My code. Please advise
[REPORT]:
LOAD
plan,
plan_name,
plan_desc,
plan_location
FROM [plan.xlsx]
(ooxml, embedded labels, table is [plan_detail])
where Match(plan,204243, 15138, 204850, 15572, 15589, 201403, 204829, 210395);
inner Join ([REPORT])
LOAD
plan,
plan_title,
plan_staff,
plann_detail
FROM [plan.xlsx]
(ooxml, embedded labels, table is [plan_detail])
inner Join ([REPORT])
LOAD
plan,
plan_emp,
plan_emp_loc,
plan_emp_code,
plan_emp_age
FROM [plan_worker.xlsx]
(ooxml, embedded labels, table is Workers);
Am I doing right way or missing something here. If I read all tables separately, getting right number of records but when joining getting a very high number of records
If I had to guess, you have one line per plan in the first table, multiple lines per plan in the second table, and multiple lines per plan in the third table. Since you are joining both the second and third tables together with the first, this results in a many to many relationship. Of course, that's just a guess based on the field names and without access to the underlying data.

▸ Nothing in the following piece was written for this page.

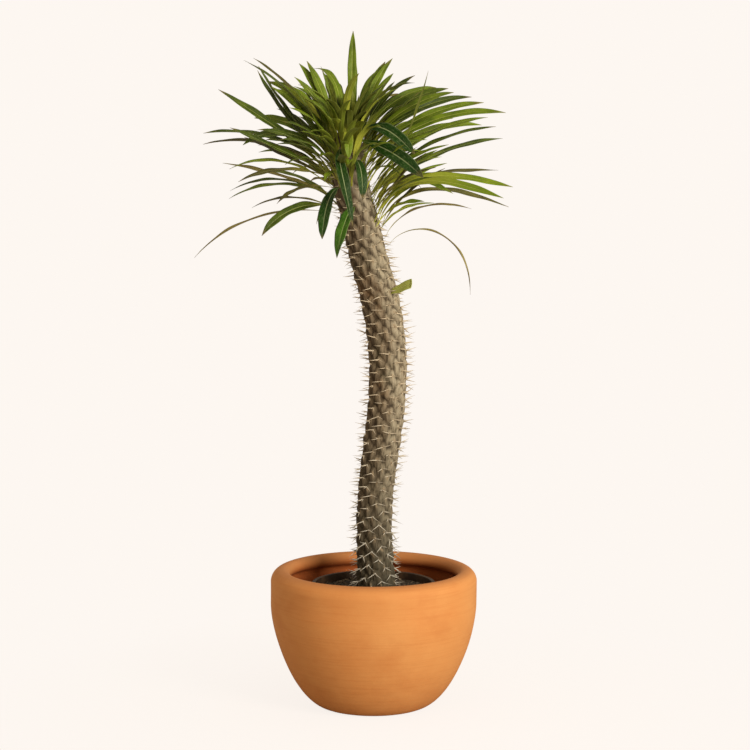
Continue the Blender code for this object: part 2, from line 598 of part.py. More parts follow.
def make_cut_leaf_stub():
    """The base of an old leaf that was cut off square."""
    standoff = 0.5 * TUBERCLE_HEIGHT + LEAF_THICKNESS + SEAT_GAP
    share, line, side, up = leaf_frames(STUB_HEIGHT * STEM_SCALE, STUB_HEADING, STUB_RISE, 0.0, 1.0,
                                        STUB_LENGTH, 0.0, STUB_ROLL, standoff, steps=STUB_STEPS)
    bm = bmesh.new()
    loops = []
    for step in range(len(share)):
        opened = min(1.0, share[step] / STUB_FULL_AT)
        half = 0.5 * STUB_WIDTH * (STUB_BASE_SHARE + (1.0 - STUB_BASE_SHARE) * opened)
        lift = LEAF_FOLD * 2 * half
        thick = 0.5 * LEAF_THICKNESS
        corners = (line[step] + side[step] * half + up[step] * (lift + thick),
                   line[step] + up[step] * thick,
                   line[step] - side[step] * half + up[step] * (lift + thick),
                   line[step] - side[step] * half + up[step] * (lift - thick),
                   line[step] - up[step] * thick,
                   line[step] + side[step] * half + up[step] * (lift - thick))
        loops.append([bm.verts.new(corner) for corner in corners])
    bm.faces.new(loops[0])
    bm.faces.new(loops[-1])
    join_blade(bm, loops)
    return add_object("cut_leaf_stub", bm, PALE_GREEN)


def main():
    """Build the whole plant, from the pot up."""
    clear_scene()
    make_terracotta_pot()
    make_nursery_pot()
    make_soil()
    stem = make_stem()
    make_cut_leaf_stub()
    make_leaves(stem)


main()
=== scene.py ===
"""Looks of the potted pachypodium: bowl pot, nursery pot, soil, spiny stem and crown of leaves.

Everything is in metres in the frame of the CAD model, with +Z up and the front towards -Y. Each class
builds one sub-assembly as surfaces worked out with numpy, and each finish is a small frozen dataclass.
"""

from __future__ import annotations

import logging
import math
from dataclasses import dataclass, field
from enum import Enum

import bpy
import numpy as np
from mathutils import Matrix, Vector
from mathutils.bvhtree import BVHTree

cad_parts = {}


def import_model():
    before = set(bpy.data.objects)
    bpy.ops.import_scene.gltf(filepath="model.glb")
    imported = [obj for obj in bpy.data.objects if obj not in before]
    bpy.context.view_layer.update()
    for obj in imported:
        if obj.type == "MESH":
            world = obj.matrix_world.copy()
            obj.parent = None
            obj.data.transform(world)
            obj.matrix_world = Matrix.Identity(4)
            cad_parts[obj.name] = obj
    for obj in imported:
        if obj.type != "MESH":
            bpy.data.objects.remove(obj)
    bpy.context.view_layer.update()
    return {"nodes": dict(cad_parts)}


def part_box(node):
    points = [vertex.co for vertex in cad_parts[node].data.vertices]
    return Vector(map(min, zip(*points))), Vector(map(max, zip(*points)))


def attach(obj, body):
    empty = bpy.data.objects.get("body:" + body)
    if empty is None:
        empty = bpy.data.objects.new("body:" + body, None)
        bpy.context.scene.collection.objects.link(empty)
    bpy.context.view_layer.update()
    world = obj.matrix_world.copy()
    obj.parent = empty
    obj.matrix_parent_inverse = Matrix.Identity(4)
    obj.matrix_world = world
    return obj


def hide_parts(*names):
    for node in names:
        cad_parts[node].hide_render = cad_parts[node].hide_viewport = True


log = logging.getLogger("pachypodium")

Array = np.ndarray
Colour = tuple[float, float, float]

GOLDEN_TURN = math.radians(137.508)
BODY = "root"


# ---- Arithmetic on arrays ----------------------------------------------------------------------


def unit(vectors: Array) -> Array:
    """Vectors of length one.

    Args:
        vectors: directions in the last axis.

    Returns:
        The same directions with length one.
    """
    return vectors / np.maximum(np.linalg.norm(vectors, axis=-1, keepdims=True), 1e-12)


def smooth_step(value: Array, low: float, high: float) -> Array:
    """A smooth climb from 0 at low to 1 at high: 3t^2 - 2t^3.

    Args:
        value: numbers to map.
        low: where the climb starts.
        high: where it ends.

    Returns:
        Numbers from 0 to 1.
    """
    share = np.clip((value - low) / (high - low), 0.0, 1.0)
    return share * share * (3.0 - 2.0 * share)


def ripples(points: Array, size: float, seed: int, waves: int = 14) -> Array:
    """Smooth random relief: a sum of sine waves in random directions, about one wide in all.

    Args:
        points: places, with x, y and z in the last axis.
        size: typical width of a bump in metres.
        seed: picks the pattern.
        waves: how many sine waves are added.

    Returns:
        A number for each place, mostly between -1 and 1.
    """
    draw = np.random.default_rng(seed)
    directions = unit(draw.normal(size=(waves, 3)))
    lengths = size * draw.uniform(0.6, 1.9, waves)
    phases = draw.uniform(0.0, 2.0 * math.pi, waves)
    angle = points @ (directions * (2.0 * math.pi / lengths)[:, None]).T + phases
    return np.sin(angle).sum(axis=-1) / math.sqrt(waves / 2.0) * 0.5


def through_points(knots: Array, values: Array, wanted: Array) -> Array:
    """A smooth curve through values: a cubic between neighbours, with slopes from both sides.

    Args:
        knots: rising parameter of each value.
        values: one row for each knot.
        wanted: parameters to read the curve at.

    Returns:
        One row for each wanted parameter.
    """
    index = np.clip(np.searchsorted(knots, wanted, side="right") - 1, 0, len(knots) - 2)
    span = knots[index + 1] - knots[index]
    share = ((wanted - knots[index]) / span)[:, None]
    slopes = np.gradient(values, knots, axis=0)
    leave = slopes[index] * span[:, None]
    arrive = slopes[index + 1] * span[:, None]
    return (values[index] * (1 + 2 * share) * (1 - share) ** 2 + leave * share * (1 - share) ** 2
            + values[index + 1] * share ** 2 * (3 - 2 * share) + arrive * share ** 2 * (share - 1))


def node_points(node: bpy.types.Object) -> Array:
    """The vertices of a CAD node, in metres.

    Args:
        node: the CAD node's object.

    Returns:
        One row of x, y, z for each vertex.
    """
    flat = np.zeros(len(node.data.vertices) * 3)
    node.data.vertices.foreach_get("co", flat)
    return flat.reshape(-1, 3)


# ---- Meshes ------------------------------------------------------------------------------------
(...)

To be sure of the cardinality of your tables, you should load them without a join (thanks to a qualify or by loading only one) and look in the Data model viewer if your tables have duplicate key values.
Yes. You are right
Table has duplicate key value but the following values are different and making it unique record. Now it's becoming many-to-many relationship and so leading to a larger set of records. I can see them when I do a concatenate rather than a join. So to avoid many-to-many relationship, what is the best solution here?
In this scenario, typically what you want to do is simply Keep instead of Join. Unlike SQL, you don't have to merge everything into one "query" here.